Given problem: Present the following entries again, word for word and in full.

Supplied records:
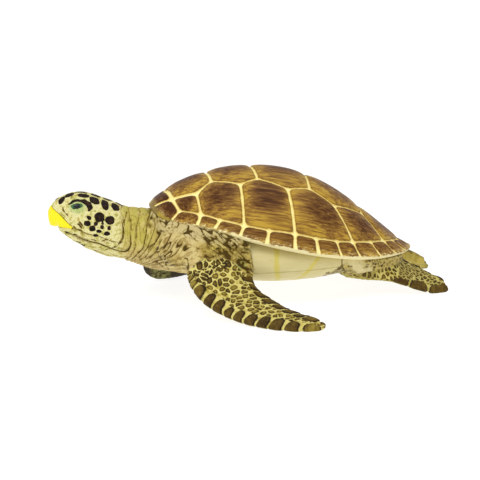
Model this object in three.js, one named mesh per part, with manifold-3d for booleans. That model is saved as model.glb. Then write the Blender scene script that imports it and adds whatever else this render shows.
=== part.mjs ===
// Hand-painted plastic sea turtle: a still toy standing on its four flippers, head towards -X.
// Millimetres, +Z up. The turtle's own left is -Y. The group is centred on its box and rests on Z = 0.
import * as THREE from 'three';
import { mergeVertices } from 'three/addons/utils/BufferGeometryUtils.js';
import Module from 'manifold-3d';

const wasm = await Module();
wasm.setup();

const GAP = 0.3; // between neighbouring bodies
const DEG = Math.PI / 180;
const FAR = 400; // beyond everything

// Carapace: a domed egg-shaped plan, pitched nose up.
const SHELL_LENGTH = 183;
const SHELL_WIDTH = 142;
const SHELL_RISE = 37.4;
const SHELL_PITCH = 12.3 * DEG;
const SHELL_LIFT = 47;
const SHELL_EGG = 0.094; // how much wider the front half is
const SHELL_APEX = -0.08; // crown ahead of the middle, as a share of half the length
const SHELL_SAG = 7.5; // the flanks hang below the ends
const SHELL_SAG_FRONT = 4.8;
const SHOULDER_DROOP = 5; // margin turned down over each shoulder
const SHOULDER_PHI = 32 * DEG;
const SHOULDER_SPREAD = 15 * DEG;
const DOME_POWER = { front: 0.82, side: 1.15, rear: 1.49 };
const RIM_DROP = 1.3;
const RIM_THICKNESS = 2.6;
const RIM_INSET = 0.985;
const UNDERSIDE_Z = -5;
const SEAM_DEPTH = 0.9;
const SEAM_HALF_WIDTH = 1.1;
const RIM_BULGE = 0.5;

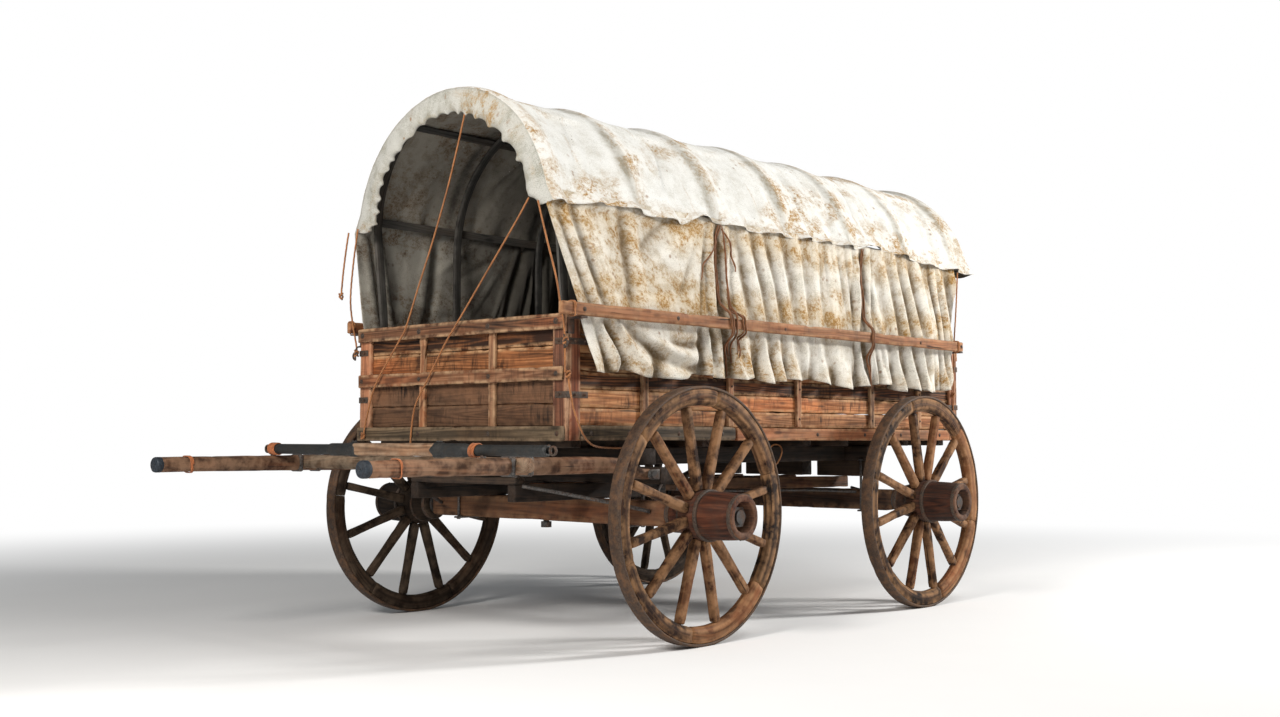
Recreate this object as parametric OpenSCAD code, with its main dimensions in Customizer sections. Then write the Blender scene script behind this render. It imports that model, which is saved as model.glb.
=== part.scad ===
// Covered wagon: a boarded box on two wooden axles, seven bent bows under a canvas cover,
// a fore-carriage that turns on a king bolt, and a pair of draught shafts.
// Millimetres. +X is the way the wagon travels, +Y its left side, +Z up.
// The origin is on the ground, at the centre of the whole wagon's footprint.

/* [Wheels] */
// Radius of a wheel over its iron tyre
wheel_r = 560; // [500:5:580]
// Width of the iron tyre
tyre_w = 64; // [50:1:80]
// Depth of the wooden rim below the tyre
felloe_d = 84; // [60:1:100]
// Number of spokes in each wheel
spoke_n = 12; // [8:1:14]
// Distance from the centre plane of the wagon to a wheel's centre plane
half_track = 945; // [900:5:1000]
// Radius of the axle arm that carries a wheel
arm_r = 30; // [22:1:34]

/* [Box] */
// Half the width of the box over its side boards
box_hw = 674; // [620:2:690]
// Height of the lower edge of the box above the ground
box_z0 = 882; // [882:1:884]
// Height of the upper edge of the box above the ground
box_z1 = 1412; // [1380:2:1430]
// Thickness of every board of the box
board_t = 25; // [18:1:28]
// Number of boards in a side, above the bottom rail
board_n = 6; // [3:1:8]

/* [Cover] */
// Radius of the round part of the canvas roof, outside
roof_r = 650; // [645:1:652]
// Height of the centre of the round part above the ground
roof_zc = 1825; // [1780:5:1850]
// Height of the hem of the side curtains
hem_z = 1172; // [1160:2:1250]

/* [Draught shafts] */
// Distance from the centre plane to the middle of a shaft
shaft_y = 707; // [690:1:715]
// Radius of the ferrule on the tip of a shaft
tip_r = 33; // [25:1:38]
// Half the length of the loose evener bar
evener_hl = 940; // [800:10:945]

/* [Hidden] */

$fn = 48;
e = 0.5;                     // what a cutting tool stands past a face

front_x = 670;               // front axle
rear_x = -1218;              // rear axle
axle_z = wheel_r;
box_x1 = 1227;               // front face of the front boards
box_x0 = -2041;              // rear face of the tail boards
roof_x1 = 1319;              // front edge of the canvas roof
roof_x0 = -2312;             // rear edge of the canvas roof
tip_x = 2312;                // tips of the shafts
stake_t = 20;                // stakes and posts stand this far off the boards
rail_t = 20;                 // rails of the end frames, outside the posts
rail_h = 62;                 // bottom rail
bow_t = 20; bow_w = 44;
lath_t = 14; lath_w = 40;
bow_or = roof_r - 12 - 4 - lath_t;   // outer radius of a bow
arm_in = 794;                // inner end of the axle arm
hub_in = 801; hub_out = 1184;

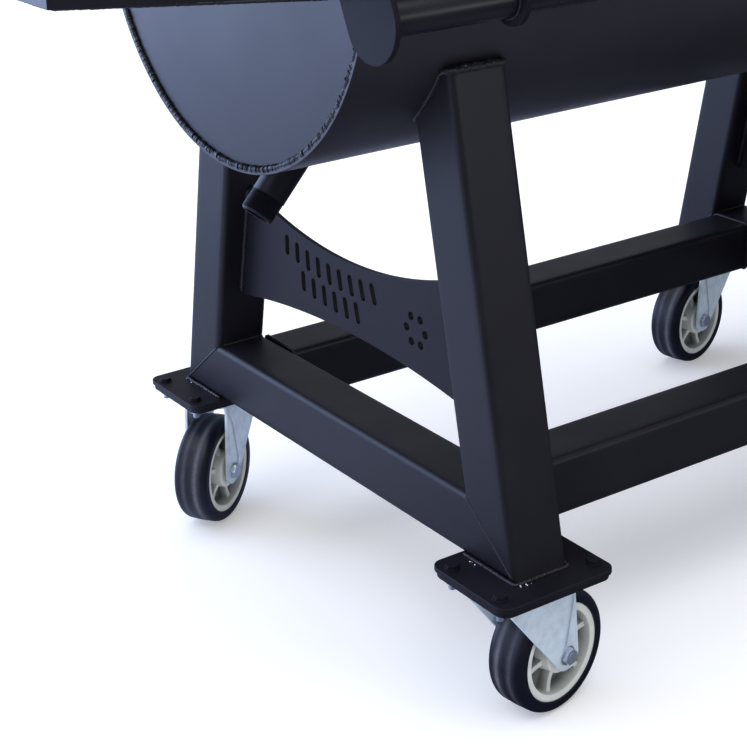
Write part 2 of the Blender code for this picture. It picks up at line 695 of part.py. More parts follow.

Output for this exercise:
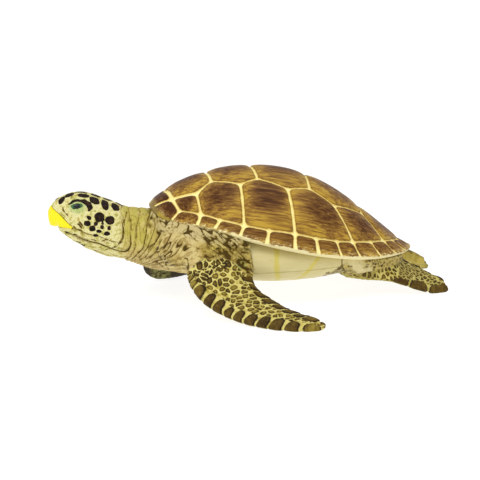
Model this object in three.js, one named mesh per part, with manifold-3d for booleans. That model is saved as model.glb. Then write the Blender scene script that imports it and adds whatever else this render shows.
=== part.mjs ===
// Hand-painted plastic sea turtle: a still toy standing on its four flippers, head towards -X.
// Millimetres, +Z up. The turtle's own left is -Y. The group is centred on its box and rests on Z = 0.
import * as THREE from 'three';
import { mergeVertices } from 'three/addons/utils/BufferGeometryUtils.js';
import Module from 'manifold-3d';

const wasm = await Module();
wasm.setup();

const GAP = 0.3; // between neighbouring bodies
const DEG = Math.PI / 180;
const FAR = 400; // beyond everything

// Carapace: a domed egg-shaped plan, pitched nose up.
const SHELL_LENGTH = 183;
const SHELL_WIDTH = 142;
const SHELL_RISE = 37.4;
const SHELL_PITCH = 12.3 * DEG;
const SHELL_LIFT = 47;
const SHELL_EGG = 0.094; // how much wider the front half is
const SHELL_APEX = -0.08; // crown ahead of the middle, as a share of half the length
const SHELL_SAG = 7.5; // the flanks hang below the ends
const SHELL_SAG_FRONT = 4.8;
const SHOULDER_DROOP = 5; // margin turned down over each shoulder
const SHOULDER_PHI = 32 * DEG;
const SHOULDER_SPREAD = 15 * DEG;
const DOME_POWER = { front: 0.82, side: 1.15, rear: 1.49 };
const RIM_DROP = 1.3;
const RIM_THICKNESS = 2.6;
const RIM_INSET = 0.985;
const UNDERSIDE_Z = -5;
const SEAM_DEPTH = 0.9;
const SEAM_HALF_WIDTH = 1.1;
const RIM_BULGE = 0.5;

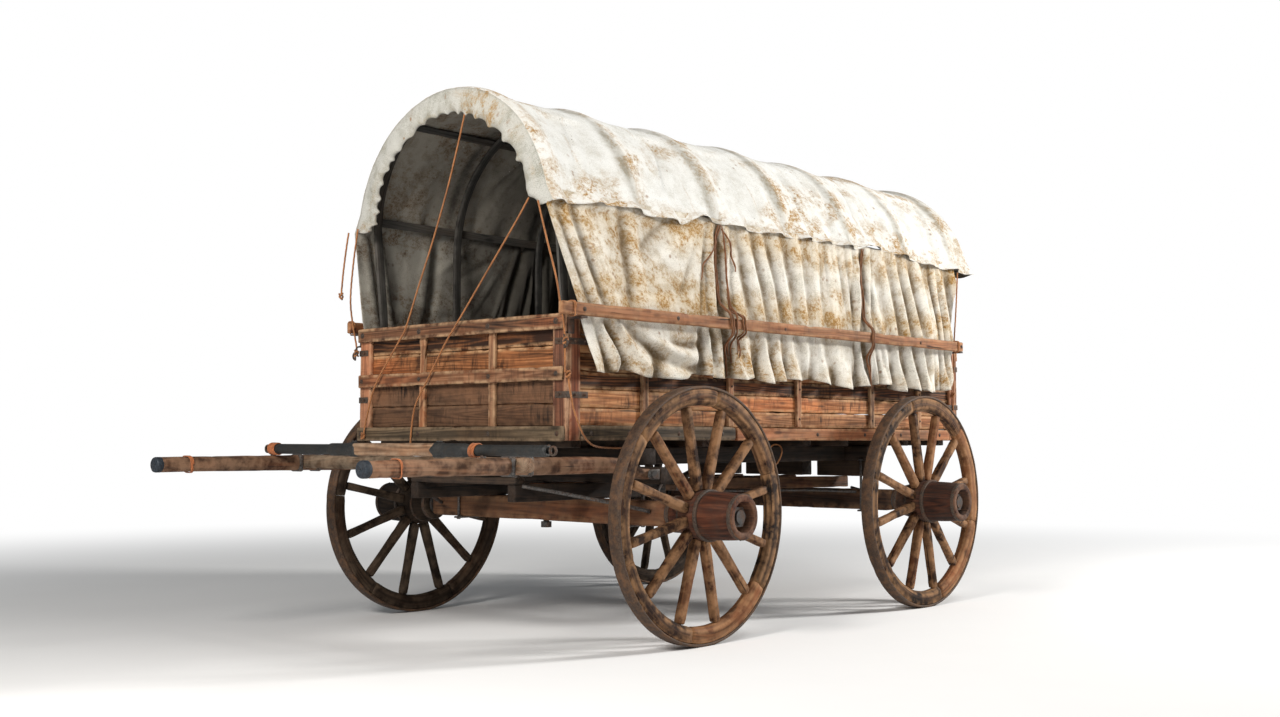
Recreate this object as parametric OpenSCAD code, with its main dimensions in Customizer sections. Then write the Blender scene script behind this render. It imports that model, which is saved as model.glb.
=== part.scad ===
// Covered wagon: a boarded box on two wooden axles, seven bent bows under a canvas cover,
// a fore-carriage that turns on a king bolt, and a pair of draught shafts.
// Millimetres. +X is the way the wagon travels, +Y its left side, +Z up.
// The origin is on the ground, at the centre of the whole wagon's footprint.

/* [Wheels] */
// Radius of a wheel over its iron tyre
wheel_r = 560; // [500:5:580]
// Width of the iron tyre
tyre_w = 64; // [50:1:80]
// Depth of the wooden rim below the tyre
felloe_d = 84; // [60:1:100]
// Number of spokes in each wheel
spoke_n = 12; // [8:1:14]
// Distance from the centre plane of the wagon to a wheel's centre plane
half_track = 945; // [900:5:1000]
// Radius of the axle arm that carries a wheel
arm_r = 30; // [22:1:34]

/* [Box] */
// Half the width of the box over its side boards
box_hw = 674; // [620:2:690]
// Height of the lower edge of the box above the ground
box_z0 = 882; // [882:1:884]
// Height of the upper edge of the box above the ground
box_z1 = 1412; // [1380:2:1430]
// Thickness of every board of the box
board_t = 25; // [18:1:28]
// Number of boards in a side, above the bottom rail
board_n = 6; // [3:1:8]

/* [Cover] */
// Radius of the round part of the canvas roof, outside
roof_r = 650; // [645:1:652]
// Height of the centre of the round part above the ground
roof_zc = 1825; // [1780:5:1850]
// Height of the hem of the side curtains
hem_z = 1172; // [1160:2:1250]

/* [Draught shafts] */
// Distance from the centre plane to the middle of a shaft
shaft_y = 707; // [690:1:715]
// Radius of the ferrule on the tip of a shaft
tip_r = 33; // [25:1:38]
// Half the length of the loose evener bar
evener_hl = 940; // [800:10:945]

/* [Hidden] */

$fn = 48;
e = 0.5;                     // what a cutting tool stands past a face

front_x = 670;               // front axle
rear_x = -1218;              // rear axle
axle_z = wheel_r;
box_x1 = 1227;               // front face of the front boards
box_x0 = -2041;              // rear face of the tail boards
roof_x1 = 1319;              // front edge of the canvas roof
roof_x0 = -2312;             // rear edge of the canvas roof
tip_x = 2312;                // tips of the shafts
stake_t = 20;                // stakes and posts stand this far off the boards
rail_t = 20;                 // rails of the end frames, outside the posts
rail_h = 62;                 // bottom rail
bow_t = 20; bow_w = 44;
lath_t = 14; lath_w = 40;
bow_or = roof_r - 12 - 4 - lath_t;   // outer radius of a bow
arm_in = 794;                // inner end of the axle arm
hub_in = 801; hub_out = 1184;

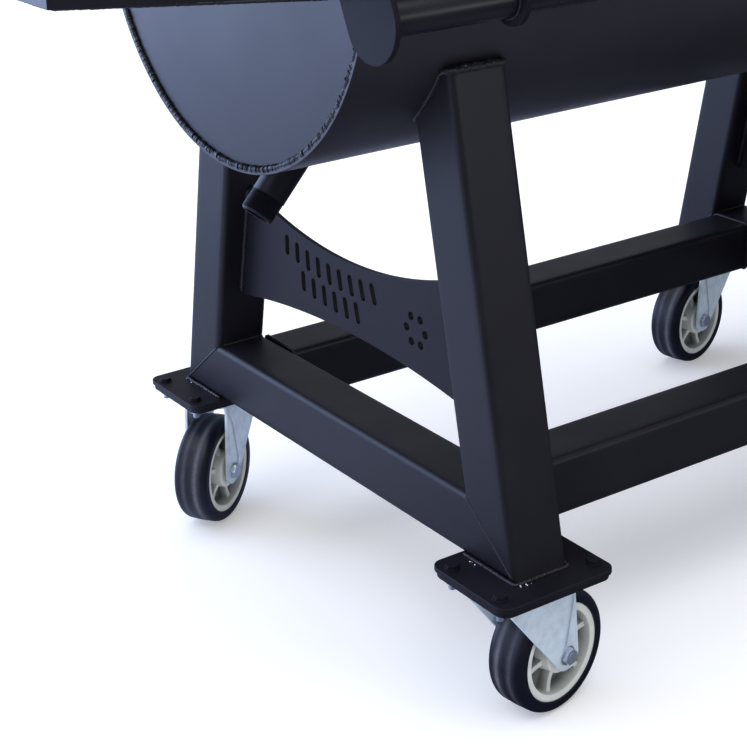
Write part 2 of the Blender code for this picture. It picks up at line 695 of part.py. More parts follow.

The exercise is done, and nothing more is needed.